_What you are asked to do_.
Write out each line exactly as it stands, please.
=-=-=
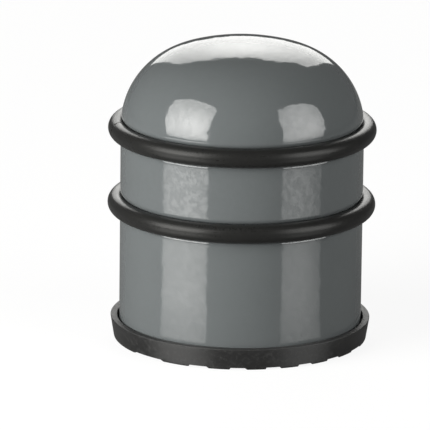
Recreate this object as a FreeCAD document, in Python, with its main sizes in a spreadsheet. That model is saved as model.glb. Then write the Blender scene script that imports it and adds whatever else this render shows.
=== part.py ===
import FreeCAD, Part
import Sketcher
import math
import os

# Round door stop, in millimetres. A drawn steel shell with a domed top is filled with mortar and stands
# in a moulded rubber foot. Two rubber rings sit in grooves rolled into the shell, so that a door meets
# rubber first. The origin is the centre of the underside, +Z is up, and the bars of the foot's tread
# run along Y.

V = FreeCAD.Vector

# Each driving size: its name, its value, and what it measures.
DRIVING_SIZES = [
    ("total_height", 85.0, "underside of the foot to the top of the dome"),
    ("shell_diameter", 67.6, "outside of the shell's straight wall"),
    ("sheet", 0.8, "thickness of the shell's steel"),
    ("bend_radius", 1.2, "inside radius of the bend on each side of a rolled groove"),
    ("crown_radius", 58.5, "outside radius of the low crown on top"),
    ("knuckle_radius", 22.9, "outside radius between the crown and the wall"),
    ("ring_cord", 5.3, "thickness of a ring's round cord"),
    ("ring_sink", 1.8, "how far a seated ring's inside lies below the shell's straight wall"),
    ("ring_seat_gap", 0.1, "clearance between a ring and its groove"),
    ("ring_drop", 0.6, "upper ring's centre below the start of the dome"),
    ("ring_pitch", 21.3, "from one ring's centre to the other's"),
    ("fill_gap", 0.1, "shrinkage of the set mortar from the shell"),
    ("sole_thickness", 2.6, "underside of the foot to the floor that the shell stands on"),
    ("rim_depth", 3.5, "floor that the shell stands on to the top of the foot's rim"),
    ("rim_gap", 0.55, "clearance between the rim and the shell"),
    ("rim_wall", 1.95, "thickness of the foot's wall at its rim"),
    ("rim_flare", 1.0, "how far the rim stands out past the sole"),
    ("rim_round", 0.25, "rounding of the rim's two edges"),
    ("sole_round", 0.45, "rounding of the edge under the foot"),
    ("tread_pitch", 9.5, "from one tread bar to the next"),
    ("tread_groove", 4.65, "width of a groove between two bars, at the underside"),
    ("tread_draft", 0.2, "how far each side of a groove leans in by its root"),
    ("tread_depth", 0.6, "depth of the grooves"),
    ("tread_shift", 1.2, "middle bar's offset from the foot's centre, along X"),
]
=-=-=
_Solution for this exercise_.
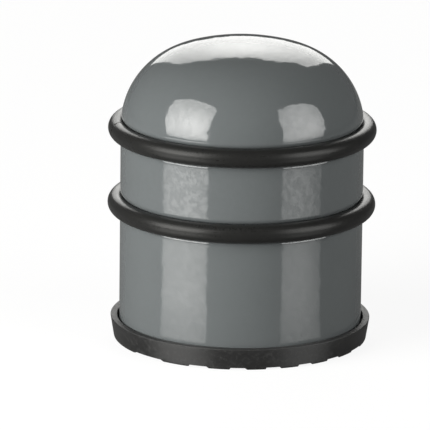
Recreate this object as a FreeCAD document, in Python, with its main sizes in a spreadsheet. That model is saved as model.glb. Then write the Blender scene script that imports it and adds whatever else this render shows.
=== part.py ===
import FreeCAD, Part
import Sketcher
import math
import os

# Round door stop, in millimetres. A drawn steel shell with a domed top is filled with mortar and stands
# in a moulded rubber foot. Two rubber rings sit in grooves rolled into the shell, so that a door meets
# rubber first. The origin is the centre of the underside, +Z is up, and the bars of the foot's tread
# run along Y.

V = FreeCAD.Vector

# Each driving size: its name, its value, and what it measures.
DRIVING_SIZES = [
    ("total_height", 85.0, "underside of the foot to the top of the dome"),
    ("shell_diameter", 67.6, "outside of the shell's straight wall"),
    ("sheet", 0.8, "thickness of the shell's steel"),
    ("bend_radius", 1.2, "inside radius of the bend on each side of a rolled groove"),
    ("crown_radius", 58.5, "outside radius of the low crown on top"),
    ("knuckle_radius", 22.9, "outside radius between the crown and the wall"),
    ("ring_cord", 5.3, "thickness of a ring's round cord"),
    ("ring_sink", 1.8, "how far a seated ring's inside lies below the shell's straight wall"),
    ("ring_seat_gap", 0.1, "clearance between a ring and its groove"),
    ("ring_drop", 0.6, "upper ring's centre below the start of the dome"),
    ("ring_pitch", 21.3, "from one ring's centre to the other's"),
    ("fill_gap", 0.1, "shrinkage of the set mortar from the shell"),
    ("sole_thickness", 2.6, "underside of the foot to the floor that the shell stands on"),
    ("rim_depth", 3.5, "floor that the shell stands on to the top of the foot's rim"),
    ("rim_gap", 0.55, "clearance between the rim and the shell"),
    ("rim_wall", 1.95, "thickness of the foot's wall at its rim"),
    ("rim_flare", 1.0, "how far the rim stands out past the sole"),
    ("rim_round", 0.25, "rounding of the rim's two edges"),
    ("sole_round", 0.45, "rounding of the edge under the foot"),
    ("tread_pitch", 9.5, "from one tread bar to the next"),
    ("tread_groove", 4.65, "width of a groove between two bars, at the underside"),
    ("tread_draft", 0.2, "how far each side of a groove leans in by its root"),
    ("tread_depth", 0.6, "depth of the grooves"),
    ("tread_shift", 1.2, "middle bar's offset from the foot's centre, along X"),
]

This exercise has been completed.